— Task objective —
State the number of lines that hold the string "attach", with nothing added.

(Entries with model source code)
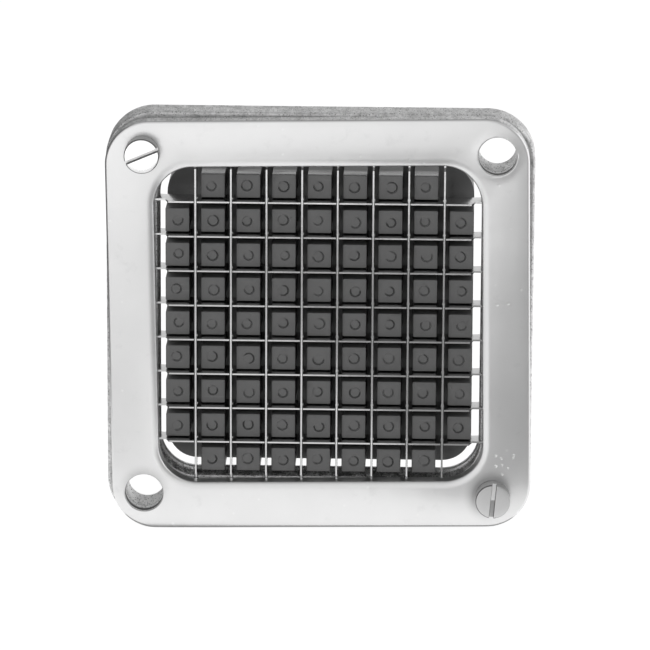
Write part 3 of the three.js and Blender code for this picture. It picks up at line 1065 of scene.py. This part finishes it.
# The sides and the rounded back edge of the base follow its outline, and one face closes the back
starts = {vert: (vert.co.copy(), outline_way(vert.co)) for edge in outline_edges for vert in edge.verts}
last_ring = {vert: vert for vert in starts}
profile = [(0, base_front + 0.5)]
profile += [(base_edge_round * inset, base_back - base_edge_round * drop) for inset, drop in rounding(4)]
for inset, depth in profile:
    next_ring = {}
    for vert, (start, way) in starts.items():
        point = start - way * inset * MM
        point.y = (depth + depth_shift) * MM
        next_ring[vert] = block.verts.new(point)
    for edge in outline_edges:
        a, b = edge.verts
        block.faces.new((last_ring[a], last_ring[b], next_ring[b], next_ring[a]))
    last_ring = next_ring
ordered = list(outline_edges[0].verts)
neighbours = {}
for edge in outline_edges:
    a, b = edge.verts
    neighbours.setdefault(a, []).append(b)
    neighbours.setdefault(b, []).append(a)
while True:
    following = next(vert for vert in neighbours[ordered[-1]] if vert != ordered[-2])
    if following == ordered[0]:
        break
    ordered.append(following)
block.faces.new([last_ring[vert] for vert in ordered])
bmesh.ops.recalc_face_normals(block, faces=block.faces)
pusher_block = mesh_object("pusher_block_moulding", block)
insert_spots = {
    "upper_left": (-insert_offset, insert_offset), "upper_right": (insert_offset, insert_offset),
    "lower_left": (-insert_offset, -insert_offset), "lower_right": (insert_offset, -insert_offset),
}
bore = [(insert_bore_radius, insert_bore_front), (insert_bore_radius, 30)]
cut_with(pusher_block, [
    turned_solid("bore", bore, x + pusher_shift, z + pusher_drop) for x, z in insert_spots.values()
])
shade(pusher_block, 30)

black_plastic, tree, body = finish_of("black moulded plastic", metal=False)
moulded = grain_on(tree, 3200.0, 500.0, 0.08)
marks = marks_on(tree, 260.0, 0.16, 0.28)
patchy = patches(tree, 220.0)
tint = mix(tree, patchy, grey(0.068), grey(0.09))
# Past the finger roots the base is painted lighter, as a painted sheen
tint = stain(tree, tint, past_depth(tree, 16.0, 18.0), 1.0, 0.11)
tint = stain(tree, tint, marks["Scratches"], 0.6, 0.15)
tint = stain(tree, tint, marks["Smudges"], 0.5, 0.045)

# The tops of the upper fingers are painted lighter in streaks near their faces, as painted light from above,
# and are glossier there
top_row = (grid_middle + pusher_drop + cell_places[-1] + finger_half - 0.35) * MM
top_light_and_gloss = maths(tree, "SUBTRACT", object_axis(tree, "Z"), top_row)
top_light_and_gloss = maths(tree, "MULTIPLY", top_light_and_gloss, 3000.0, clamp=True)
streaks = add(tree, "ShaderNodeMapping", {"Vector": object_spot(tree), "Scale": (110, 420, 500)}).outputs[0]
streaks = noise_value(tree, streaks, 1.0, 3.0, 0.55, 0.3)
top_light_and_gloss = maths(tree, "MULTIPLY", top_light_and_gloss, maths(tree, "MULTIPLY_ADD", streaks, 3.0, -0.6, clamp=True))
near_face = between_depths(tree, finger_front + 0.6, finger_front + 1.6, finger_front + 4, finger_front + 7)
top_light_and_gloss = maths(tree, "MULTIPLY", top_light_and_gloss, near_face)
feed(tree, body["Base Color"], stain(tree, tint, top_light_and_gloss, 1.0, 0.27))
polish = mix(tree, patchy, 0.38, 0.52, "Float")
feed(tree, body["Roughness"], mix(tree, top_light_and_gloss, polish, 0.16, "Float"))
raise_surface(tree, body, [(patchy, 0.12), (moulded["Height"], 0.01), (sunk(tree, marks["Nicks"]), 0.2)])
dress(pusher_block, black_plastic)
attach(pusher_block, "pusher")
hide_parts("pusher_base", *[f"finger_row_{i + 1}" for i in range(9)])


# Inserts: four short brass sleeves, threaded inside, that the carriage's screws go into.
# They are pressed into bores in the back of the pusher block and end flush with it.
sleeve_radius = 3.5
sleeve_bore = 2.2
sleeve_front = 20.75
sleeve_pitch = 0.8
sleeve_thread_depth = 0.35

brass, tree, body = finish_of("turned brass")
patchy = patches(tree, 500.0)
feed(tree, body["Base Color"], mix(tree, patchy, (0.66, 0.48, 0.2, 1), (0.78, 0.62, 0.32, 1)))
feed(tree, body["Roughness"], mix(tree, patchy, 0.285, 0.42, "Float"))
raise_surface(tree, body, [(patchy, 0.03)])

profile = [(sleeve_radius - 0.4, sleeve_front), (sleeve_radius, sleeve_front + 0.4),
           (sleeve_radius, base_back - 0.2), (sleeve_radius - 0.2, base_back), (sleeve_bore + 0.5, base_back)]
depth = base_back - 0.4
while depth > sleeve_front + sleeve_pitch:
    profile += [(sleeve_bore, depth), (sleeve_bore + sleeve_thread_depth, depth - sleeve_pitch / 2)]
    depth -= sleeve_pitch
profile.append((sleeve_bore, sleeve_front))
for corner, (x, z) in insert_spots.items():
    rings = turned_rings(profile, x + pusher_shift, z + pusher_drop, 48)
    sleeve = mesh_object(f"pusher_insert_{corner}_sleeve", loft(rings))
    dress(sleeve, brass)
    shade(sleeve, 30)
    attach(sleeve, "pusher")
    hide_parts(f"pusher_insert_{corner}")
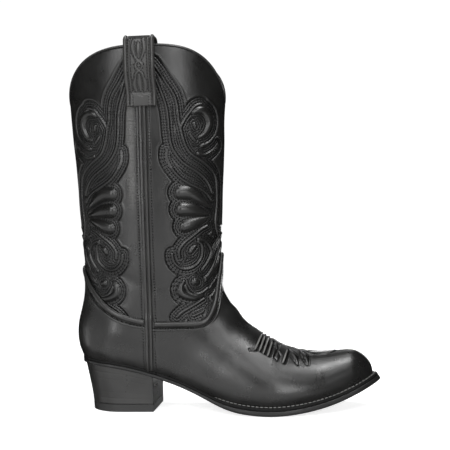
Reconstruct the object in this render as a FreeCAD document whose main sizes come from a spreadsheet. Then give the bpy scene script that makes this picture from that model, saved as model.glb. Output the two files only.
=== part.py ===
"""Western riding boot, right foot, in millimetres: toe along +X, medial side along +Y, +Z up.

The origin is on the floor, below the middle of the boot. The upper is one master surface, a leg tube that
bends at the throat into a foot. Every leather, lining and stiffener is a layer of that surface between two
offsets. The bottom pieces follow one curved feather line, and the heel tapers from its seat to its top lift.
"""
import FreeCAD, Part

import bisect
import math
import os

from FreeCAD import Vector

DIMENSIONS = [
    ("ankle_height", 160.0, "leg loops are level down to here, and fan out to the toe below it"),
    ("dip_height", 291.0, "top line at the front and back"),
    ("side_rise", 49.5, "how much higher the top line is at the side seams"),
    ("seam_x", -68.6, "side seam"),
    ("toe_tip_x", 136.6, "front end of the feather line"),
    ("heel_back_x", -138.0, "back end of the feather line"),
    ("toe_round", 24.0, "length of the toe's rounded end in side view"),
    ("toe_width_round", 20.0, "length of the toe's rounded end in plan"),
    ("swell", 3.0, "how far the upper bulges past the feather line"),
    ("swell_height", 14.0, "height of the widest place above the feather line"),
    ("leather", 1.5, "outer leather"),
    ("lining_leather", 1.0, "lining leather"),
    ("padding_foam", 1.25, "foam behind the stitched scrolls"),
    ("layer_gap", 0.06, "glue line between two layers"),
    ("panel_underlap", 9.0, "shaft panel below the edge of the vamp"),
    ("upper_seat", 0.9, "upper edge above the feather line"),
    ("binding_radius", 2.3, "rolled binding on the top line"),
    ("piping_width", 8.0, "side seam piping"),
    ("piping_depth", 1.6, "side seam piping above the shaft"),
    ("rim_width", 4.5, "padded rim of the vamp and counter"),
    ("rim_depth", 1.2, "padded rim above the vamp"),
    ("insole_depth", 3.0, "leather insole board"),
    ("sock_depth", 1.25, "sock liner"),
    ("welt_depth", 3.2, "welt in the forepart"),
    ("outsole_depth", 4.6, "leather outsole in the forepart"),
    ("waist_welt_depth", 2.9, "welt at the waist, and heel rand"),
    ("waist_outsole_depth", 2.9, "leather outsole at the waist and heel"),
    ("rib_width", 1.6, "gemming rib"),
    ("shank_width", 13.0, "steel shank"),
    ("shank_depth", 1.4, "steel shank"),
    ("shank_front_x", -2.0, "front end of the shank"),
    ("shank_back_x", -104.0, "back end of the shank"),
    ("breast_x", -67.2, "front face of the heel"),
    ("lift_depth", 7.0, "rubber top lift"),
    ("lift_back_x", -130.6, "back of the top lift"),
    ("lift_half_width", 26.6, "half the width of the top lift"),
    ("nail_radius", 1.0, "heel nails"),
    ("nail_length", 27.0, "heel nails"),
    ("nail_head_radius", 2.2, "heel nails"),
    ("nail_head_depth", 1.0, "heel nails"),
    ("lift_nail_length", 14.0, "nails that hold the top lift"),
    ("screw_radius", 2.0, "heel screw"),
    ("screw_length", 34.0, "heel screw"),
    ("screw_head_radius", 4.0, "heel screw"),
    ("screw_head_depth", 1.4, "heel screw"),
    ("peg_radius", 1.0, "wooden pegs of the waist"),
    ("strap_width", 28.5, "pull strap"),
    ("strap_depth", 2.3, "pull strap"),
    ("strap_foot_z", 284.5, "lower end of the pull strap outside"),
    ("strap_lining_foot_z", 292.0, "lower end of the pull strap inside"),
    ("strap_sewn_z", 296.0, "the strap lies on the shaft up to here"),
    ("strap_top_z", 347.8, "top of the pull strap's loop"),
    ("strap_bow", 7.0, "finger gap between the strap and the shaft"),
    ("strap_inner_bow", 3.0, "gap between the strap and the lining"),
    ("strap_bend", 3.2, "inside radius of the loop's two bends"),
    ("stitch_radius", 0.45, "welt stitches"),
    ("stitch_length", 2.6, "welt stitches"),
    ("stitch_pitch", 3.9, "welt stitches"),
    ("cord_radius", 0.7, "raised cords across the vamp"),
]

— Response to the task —
2